Polling HTTP calls don’t cut it for DOM data — the book refreshes hundreds of times per minute, regular requests will always lag behind the live market. Every reliable forex API uses persistent WebSocket streams for depth feeds, and the workflow stays consistent across providers:

  1. Establish a stable WebSocket connection to the data endpoint

  2. Send a subscribe request with your target currency pair and requested depth tiers (5/10 levels are standard)

  3. Receive incremental, partial book updates instead of full snapshots every tick

  4. Maintain a local mirror copy of the full order book to merge incoming changes

A critical detail most beginners skip: servers rarely send the complete order book every refresh.
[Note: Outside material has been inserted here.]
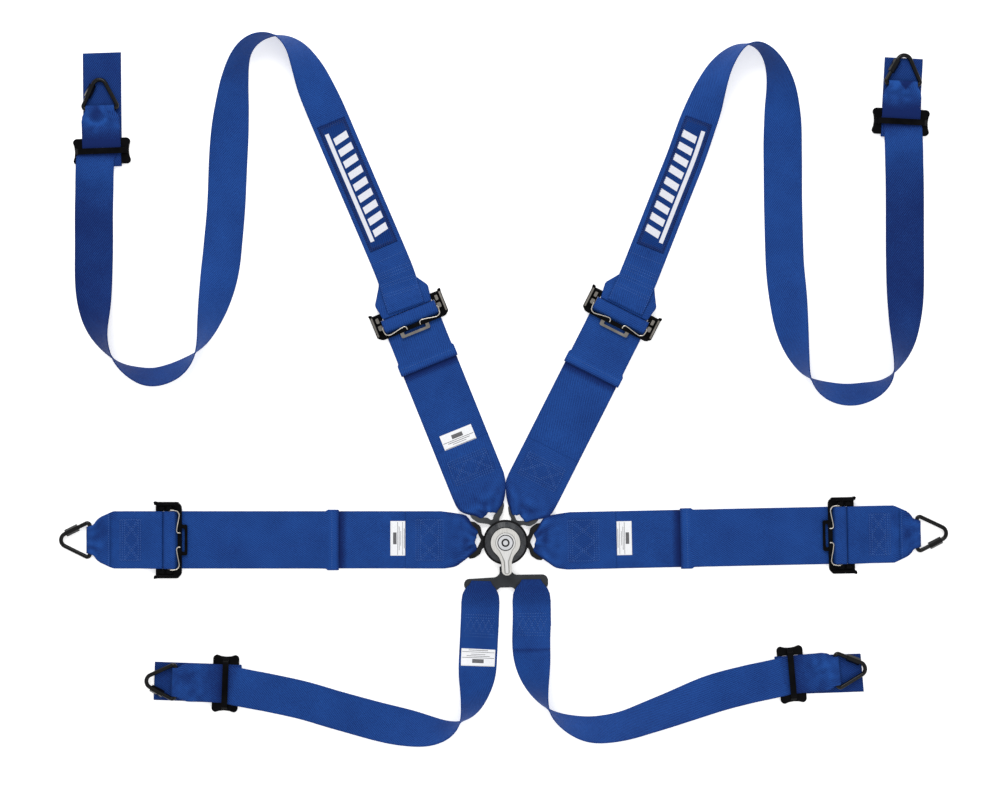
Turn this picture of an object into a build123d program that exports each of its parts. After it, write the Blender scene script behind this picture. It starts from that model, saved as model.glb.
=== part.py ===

They only push modified price levels, so your local cache has to keep a full copy and overwrite entries as new increments arrive.

Core order book fields you’ll always see

No matter which forex API you pick, the core dataset follows this identical layout, even with minor naming tweaks:

  • bids: All pending buy orders sorted from highest to lowest price

  • asks: All pending sell orders sorted from lowest to highest price

  • Size/volume: Total order amount waiting at each individual price level

  • Timestamp: Exact millisecond marker for that depth snapshot

Streaming multiple currency pairs on one single socket

There’s zero need to spin up separate WebSocket connections for every FX pair you monitor (EURUSD, GBPUSD, USDJPY, etc.). You can batch all symbols inside one single subscription session, the API tags every incoming depth payload with its matching ticker symbol for easy sorting.

My lightweight local handling routine follows three quick rules:

  1. Create isolated memory storage for each individual currency pair

  2. Route incoming depth increments to their dedicated cache bucket using the symbol tag

  3. Never mix bid/ask volume data from different instruments together

This setup slashes network overhead and keeps your feed far more stable under heavy load.

Fix the most common order book stability headaches

Streaming DOM data brings a handful of easy-to-miss glitches that mess up your local mirror book if unhandled: random WebSocket drops, out-of-order incremental packets, missing update batches, and volume spikes flooding your processing thread all at once. I’ve standardized four guardrails to eliminate these errors entirely:

  1. Auto-reconnect + re-subscribe trigger whenever the socket closes unexpectedly

  2. Cross-check timestamps or version markers to discard out-of-sequence depth updates

  3. Pull a full complete book snapshot at set intervals to patch accumulated gaps

  4. Queue all incoming depth changes to process sequentially, avoid parallel write chaos

It’s surprisingly easy to end up with a visually correct-looking book that’s secretly misaligned from real market liquidity if you skip these safeguards.

My go-to AllTick WebSocket depth workflow

I rely on AllTick’s forex WebSocket endpoints for consistent Level 2 feeds, the subscription syntax is clean and easy to adapt for any script or dashboard tool. The core logic boils down to opening the stream, subscribing to your chosen pair’s depth tiers, and maintaining a local order book cache to merge every incremental update as it lands.

Once running, the live bid/ask volume shifts pop up far quicker than any candlestick feed, making it dead simple to spot thinning liquidity ahead of sharp price swings for intraday strategies.

Final personal takeaway

After months staring at both candlestick charts and live order books back-to-back, one clear truth hit me hard: price movement is just the end product of shifting stacked liquidity. If your trading tools only pull spot tick data, you’re blind to the supply/demand shifts that actually drive every swing.

Any real-time forex API with solid order book support completely reshapes how you build entry and exit logic. You stop guessing where support sits and instead directly watch where market participants are stacking their pending orders in real time.